# AIM OF THE TASK:
Print the data exactly as it is given, please.

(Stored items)
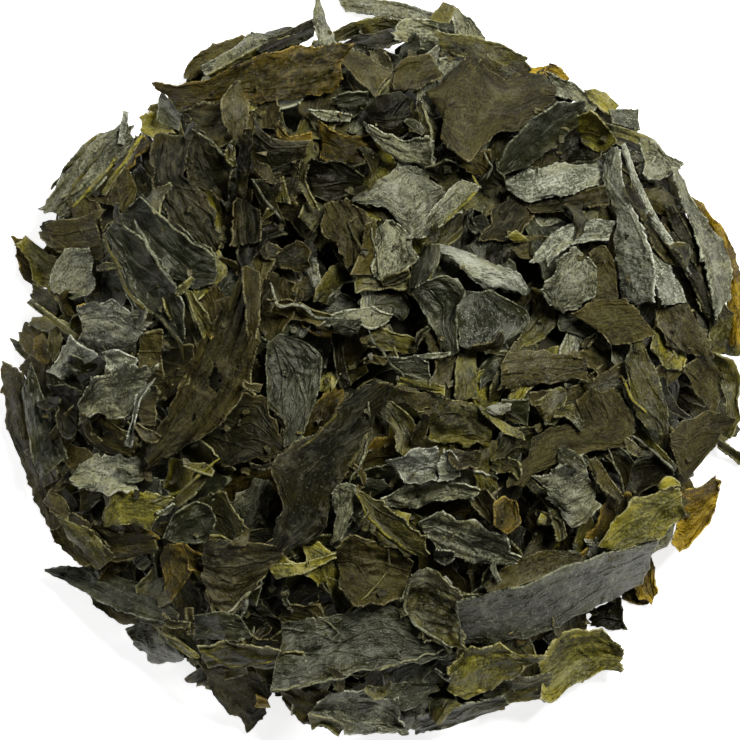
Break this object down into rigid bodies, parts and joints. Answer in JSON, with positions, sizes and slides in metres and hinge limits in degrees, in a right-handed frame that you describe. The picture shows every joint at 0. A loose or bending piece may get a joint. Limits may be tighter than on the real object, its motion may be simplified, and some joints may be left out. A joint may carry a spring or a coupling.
{
  "type": "dried wakame flakes heap",
  "caption": "Round loose heap of dried wakame seaweed: thin, curled, torn leaf flakes lying over each other on a flat base",
  "frame": {"origin": "middle of the flat base on which the heap rests", "axes": "+Z up through the heap's top; +X to the right and +Y up in the picture, which looks straight down"},
  "size_m": [0.1006, 0.1003, 0.0307],
  "materials": {
    "wakame": "dried leaf: dull to satin, near black green to olive, ash grey with salt bloom, amber where thin"
  },
  "bodies": {
    "root": {"wakame_heap": "wakame"}
  },
  "joints": []
}
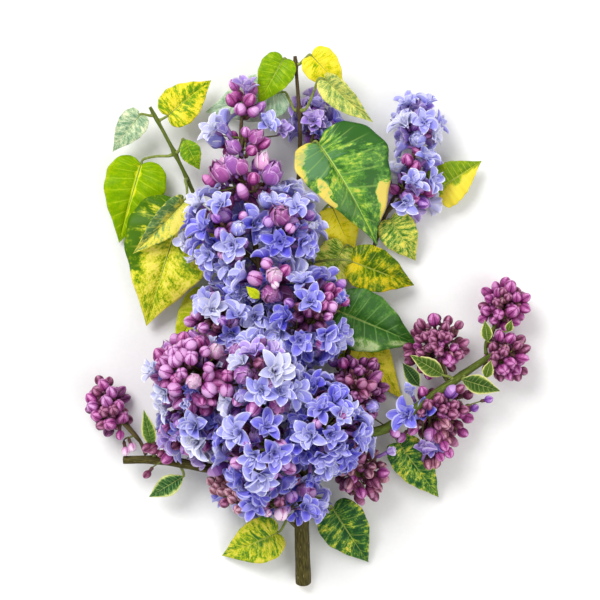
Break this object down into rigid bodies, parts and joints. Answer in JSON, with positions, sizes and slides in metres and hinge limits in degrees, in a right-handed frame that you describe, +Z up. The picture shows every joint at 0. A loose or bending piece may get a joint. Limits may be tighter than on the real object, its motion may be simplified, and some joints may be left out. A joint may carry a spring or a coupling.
{
  "type": "cut lilac branch",
  "caption": "Cut branch of double lilac, lying flat: tall cone of violet-blue florets and mauve buds, side clusters of buds, and heart-shaped leaves marbled green and yellow.",
  "frame": {"origin": "middle of the branch's underside, on the surface that it lies on", "axes": "+Y from the cut end to the tip of the bloom, +X to the longer side branch, +Z up from the surface"},
  "size_m": [0.272, 0.3278, 0.0974],
  "materials": {
    "bark": "olive-brown young bark, matt",
    "green_bark": "green bark of this year, satin",
    "purple_stalk": "purple-green flower stalk, satin",
    "violet_blue_florets": "soft matt petals with paler edges",
    "pale_violet_florets": "soft matt petals, nearly white at the edges",
    "mauve_buds": "smooth closed buds",
    "dusty_rose_buds": "smooth closed buds",
    "green_leaf": "satin leaf, green with pale veins",
    "marbled_leaf": "satin leaf, green marbled with yellow",
    "yellow_leaf_blade": "satin leaf, yellow with green flecks",
    "pale_leaf_blade": "satin leaf, grey-green"
  },
  "bodies": {
    "root": {"main_stem": "bark", "left_branch": "bark", "right_branch": "green_bark", "left_shoot": "green_bark", "right_bud_stalk": "green_bark", "far_bud_stalk": "green_bark", "back_bloom_stalk": "green_bark", "flower_stalk": "purple_stalk", "centre_shoot": "purple_stalk", "right_shoot": "purple_stalk", "left_bud_stalk": "purple_stalk", "bloom_upper_left": "violet_blue_florets", "bloom_upper_right": "violet_blue_florets", "bloom_middle_left": "violet_blue_florets", "bloom_middle_right": "violet_blue_florets", "bloom_lower_centre": "violet_blue_florets", "bloom_lower_right": "violet_blue_florets", "bloom_bottom": "violet_blue_florets", "bloom_second_tier": "pale_violet_florets", "bloom_centre": "pale_violet_florets", "bloom_lower_left": "pale_violet_florets", "side_bloom_upper": "pale_violet_florets", "side_bloom_lower": "pale_violet_florets", "back_bloom": "pale_violet_florets", "bloom_tip": "mauve_buds", "bloom_third_tier": "mauve_buds", "bloom_middle_buds": "mauve_buds", "bloom_left_lobe": "mauve_buds", "right_bud_mass": "dusty_rose_buds", "lower_right_bud_mass": "dusty_rose_buds", "left_bud_mass": "dusty_rose_buds", "near_upper_bud_mass": "dusty_rose_buds", "near_lower_bud_mass": "dusty_rose_buds", "far_upper_bud_mass": "dusty_rose_buds", "far_lower_bud_mass": "dusty_rose_buds", "hero_leaf": "green_leaf", "broad_right_leaf": "green_leaf", "lower_right_leaf": "green_leaf", "marbled_left_leaf": "marbled_leaf", "folded_left_leaf": "marbled_leaf", "marbled_right_leaf": "marbled_leaf", "outer_right_leaf": "marbled_leaf", "right_branch_leaf": "marbled_leaf", "top_left_leaf": "marbled_leaf", "small_left_leaf": "marbled_leaf", "left_bract_upper": "marbled_leaf", "left_bract_lower": "marbled_leaf", "right_bract_upper": "marbled_leaf", "right_bract_lower": "marbled_leaf", "yellow_leaf": "yellow_leaf_blade", "yellow_green_leaf": "yellow_leaf_blade", "yellow_right_leaf": "yellow_leaf_blade", "lower_left_leaf": "yellow_leaf_blade", "back_lit_leaf": "yellow_leaf_blade", "upper_left_leaf": "yellow_leaf_blade", "lower_yellow_leaf": "yellow_leaf_blade", "top_right_leaf": "yellow_leaf_blade", "pale_leaf": "pale_leaf_blade", "arching_leaf": "pale_leaf_blade", "grey_left_leaf": "pale_leaf_blade"}
  },
  "joints": []
}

# RESPONSE FOR THIS EXERCISE:
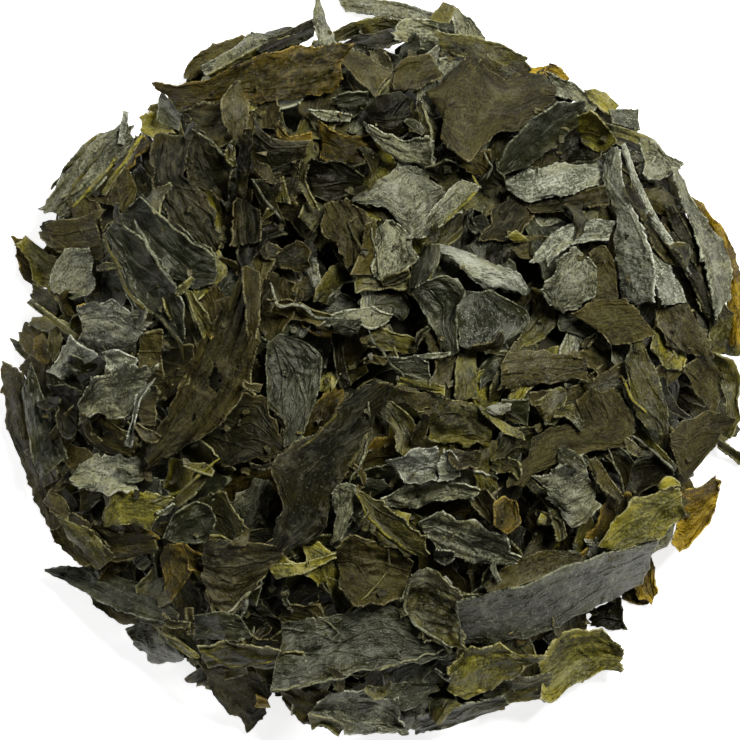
Break this object down into rigid bodies, parts and joints. Answer in JSON, with positions, sizes and slides in metres and hinge limits in degrees, in a right-handed frame that you describe. The picture shows every joint at 0. A loose or bending piece may get a joint. Limits may be tighter than on the real object, its motion may be simplified, and some joints may be left out. A joint may carry a spring or a coupling.
{
  "type": "dried wakame flakes heap",
  "caption": "Round loose heap of dried wakame seaweed: thin, curled, torn leaf flakes lying over each other on a flat base",
  "frame": {"origin": "middle of the flat base on which the heap rests", "axes": "+Z up through the heap's top; +X to the right and +Y up in the picture, which looks straight down"},
  "size_m": [0.1006, 0.1003, 0.0307],
  "materials": {
    "wakame": "dried leaf: dull to satin, near black green to olive, ash grey with salt bloom, amber where thin"
  },
  "bodies": {
    "root": {"wakame_heap": "wakame"}
  },
  "joints": []
}
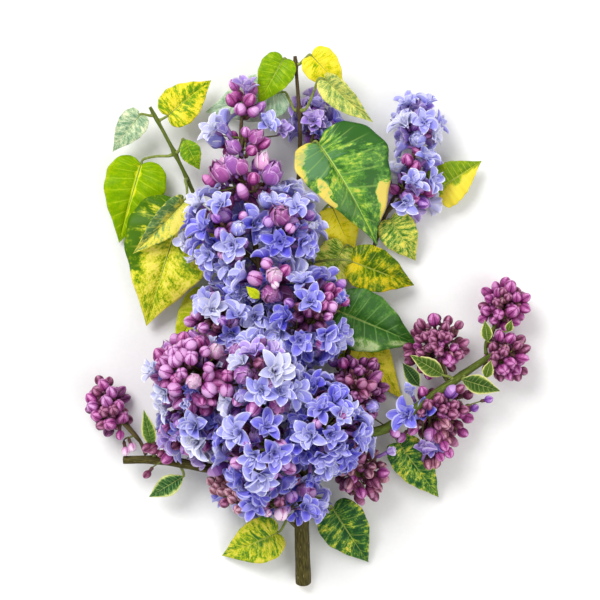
Break this object down into rigid bodies, parts and joints. Answer in JSON, with positions, sizes and slides in metres and hinge limits in degrees, in a right-handed frame that you describe, +Z up. The picture shows every joint at 0. A loose or bending piece may get a joint. Limits may be tighter than on the real object, its motion may be simplified, and some joints may be left out. A joint may carry a spring or a coupling.
{
  "type": "cut lilac branch",
  "caption": "Cut branch of double lilac, lying flat: tall cone of violet-blue florets and mauve buds, side clusters of buds, and heart-shaped leaves marbled green and yellow.",
  "frame": {"origin": "middle of the branch's underside, on the surface that it lies on", "axes": "+Y from the cut end to the tip of the bloom, +X to the longer side branch, +Z up from the surface"},
  "size_m": [0.272, 0.3278, 0.0974],
  "materials": {
    "bark": "olive-brown young bark, matt",
    "green_bark": "green bark of this year, satin",
    "purple_stalk": "purple-green flower stalk, satin",
    "violet_blue_florets": "soft matt petals with paler edges",
    "pale_violet_florets": "soft matt petals, nearly white at the edges",
    "mauve_buds": "smooth closed buds",
    "dusty_rose_buds": "smooth closed buds",
    "green_leaf": "satin leaf, green with pale veins",
    "marbled_leaf": "satin leaf, green marbled with yellow",
    "yellow_leaf_blade": "satin leaf, yellow with green flecks",
    "pale_leaf_blade": "satin leaf, grey-green"
  },
  "bodies": {
    "root": {"main_stem": "bark", "left_branch": "bark", "right_branch": "green_bark", "left_shoot": "green_bark", "right_bud_stalk": "green_bark", "far_bud_stalk": "green_bark", "back_bloom_stalk": "green_bark", "flower_stalk": "purple_stalk", "centre_shoot": "purple_stalk", "right_shoot": "purple_stalk", "left_bud_stalk": "purple_stalk", "bloom_upper_left": "violet_blue_florets", "bloom_upper_right": "violet_blue_florets", "bloom_middle_left": "violet_blue_florets", "bloom_middle_right": "violet_blue_florets", "bloom_lower_centre": "violet_blue_florets", "bloom_lower_right": "violet_blue_florets", "bloom_bottom": "violet_blue_florets", "bloom_second_tier": "pale_violet_florets", "bloom_centre": "pale_violet_florets", "bloom_lower_left": "pale_violet_florets", "side_bloom_upper": "pale_violet_florets", "side_bloom_lower": "pale_violet_florets", "back_bloom": "pale_violet_florets", "bloom_tip": "mauve_buds", "bloom_third_tier": "mauve_buds", "bloom_middle_buds": "mauve_buds", "bloom_left_lobe": "mauve_buds", "right_bud_mass": "dusty_rose_buds", "lower_right_bud_mass": "dusty_rose_buds", "left_bud_mass": "dusty_rose_buds", "near_upper_bud_mass": "dusty_rose_buds", "near_lower_bud_mass": "dusty_rose_buds", "far_upper_bud_mass": "dusty_rose_buds", "far_lower_bud_mass": "dusty_rose_buds", "hero_leaf": "green_leaf", "broad_right_leaf": "green_leaf", "lower_right_leaf": "green_leaf", "marbled_left_leaf": "marbled_leaf", "folded_left_leaf": "marbled_leaf", "marbled_right_leaf": "marbled_leaf", "outer_right_leaf": "marbled_leaf", "right_branch_leaf": "marbled_leaf", "top_left_leaf": "marbled_leaf", "small_left_leaf": "marbled_leaf", "left_bract_upper": "marbled_leaf", "left_bract_lower": "marbled_leaf", "right_bract_upper": "marbled_leaf", "right_bract_lower": "marbled_leaf", "yellow_leaf": "yellow_leaf_blade", "yellow_green_leaf": "yellow_leaf_blade", "yellow_right_leaf": "yellow_leaf_blade", "lower_left_leaf": "yellow_leaf_blade", "back_lit_leaf": "yellow_leaf_blade", "upper_left_leaf": "yellow_leaf_blade", "lower_yellow_leaf": "yellow_leaf_blade", "top_right_leaf": "yellow_leaf_blade", "pale_leaf": "pale_leaf_blade", "arching_leaf": "pale_leaf_blade", "grey_left_leaf": "pale_leaf_blade"}
  },
  "joints": []
}